Nel lontano 2012 nasceva il Retail Club, oggi Digital Club / Retail, come iniziativa per aiutare i retailer italiani ad abbracciare la digitalizzazione. C’era un vuoto da colmare fra un mondo digitale vulcanico il cui orizzonte si confondeva fra rivoluzione, pericolo o opportunità. Nuovi pardadigmi e nuove parole prendevano piede: omni-canalità, customer journey, pure player fra le molteplici. Nuove soluzioni tecnologiche nascevano continuamente con un’aura di futuro promesso con un presente però spesso assente (inteso come applicazione produttiva nel mondo reale). I paladini di questa ondata innovativa spingevano sull’acceleratore minimizzando i fattori critici fra cui due principali: l’impatto sui processi e l’organizzazione ed il supporto dell’infrastruttura tecnologica. Come aiutare i retailer a districarsi in questo scenario?

Ricordo chiaramente il primo incontro, avviato con trepidazione e molti dubbi da parte nostra. Non era chiaro bene neanche a noi come dare valore a questa filiera e soprattutto portare contributi concreti con una discussione costruttiva. Il secondo andò già meglio, avendo questa volta come faro guida una testimonianza concreta di un leader nella grande distribuzione organizzata. Fu subito chiaro come l’esperienza di prima mano poteva e doveva essere il punto focale su cui articolare il confronto con gli altri partecipanti. Quelle difficoltà a volte nascoste o trascurate venivano così alla luce a beneficio della comunità. “I pazzi aprono le strade che poi percorrono i savi”, la citazione di Carlo Dossi è sicuramente limitativa, solo un angolazione di quello che il Retail Club doveva mettere sul piatto (la stessa frase verrà poi usata qualche anno dopo in un confronto a tema Proximity marketing).

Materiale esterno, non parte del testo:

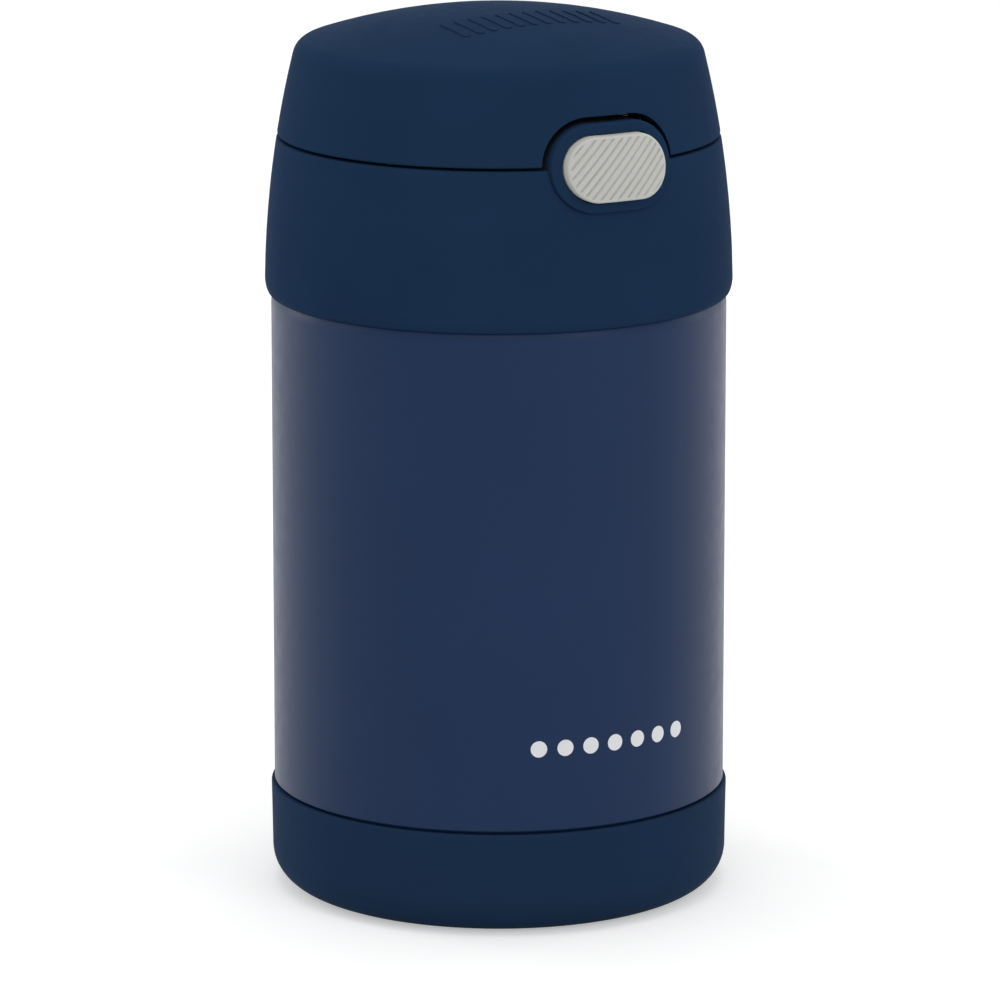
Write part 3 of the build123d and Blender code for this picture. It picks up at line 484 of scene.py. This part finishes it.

Al terzo round provammo un incontro specifico dedicato solo al mondo fashion capendo quello che oggi ci sembra quasi banale, ovvero che alcuni temi erano trasversali al mondo retail, altri assai specifico di un comparto fino a visioni diametralmente opposte. La strada era tracciata: capire cosa e come della trasformazione digitale andasse applicato nel mondo del commercio. Nel corso degli anni abbiamo toccato temi più tecnologici (uso degli strumenti video, beacon, tavoli e chioschi interattivi, ecc..), temi più concettuali (brand experience, ruolo del punto vendita, arricchimento dell’esperienza cliente) fino a quelli più operativi (dai pagamenti al check-out alla supply chain).

Dopo 6 anni c’è ancora bisogno di ciò? A che punto siamo con questo processo trasformativo? Durante un recente store-tour è emerso chiaramente che se solo un anno fa molti erano ancora alla finestra valutando le possibili opportunità ed alternative oggi quasi tutti sono in moto. I leader aprono (trasformano) i loro negozi di punta (flagship) per offrire esperienze uniche ai loro clienti con ricaduta sul brand e su tutti i loro canali di vendita. Altri sperimentano forme diverse coerenti con i loro modelli di business, per molti in qualche modo entra in gioco il tema della spedizione a domicilio dei prodotti collegata all’online o al negozio stesso.

Tutti corrono a raccogliere dati sui proprio clienti e ancora più importante sui potenziali tali.

Per il Retail Club prendere atto vuol dire non chiedersi più “se”, ma “come”, dedicando più attenzione a quelle innovazioni digitali comprovate. Sarà dunque questo il nostro nuovo faro? Ci interroghiamo su dove guidare oggi il Retail Club, i tempi sono cambiati e anche noi dobbiamo mutare. Lo chiediamo quindi a voi retailer, come possiamo continuare a darvi valore? Quali temi e con quale approccio dobbiamo toccare? La mia mail (n.d.a. paolo@retailclub.it) è in totale ascolto per mantenere la comunità viva e rilevante.

In attesa di ricevere i vostri spunti rimane il capo-saldo del confronto su chi in prima persona ha avviato quel percorso ed oggi misura già i risultati. Questa è in fondo la cifra del cambiamento di questi 6 anni. All’inizio il dibattito verteva soprattutto sulle criticità oggi il dibattito è spostato su KPI e ROI. Insomma anche noi da pazzi oggi siamo più savi.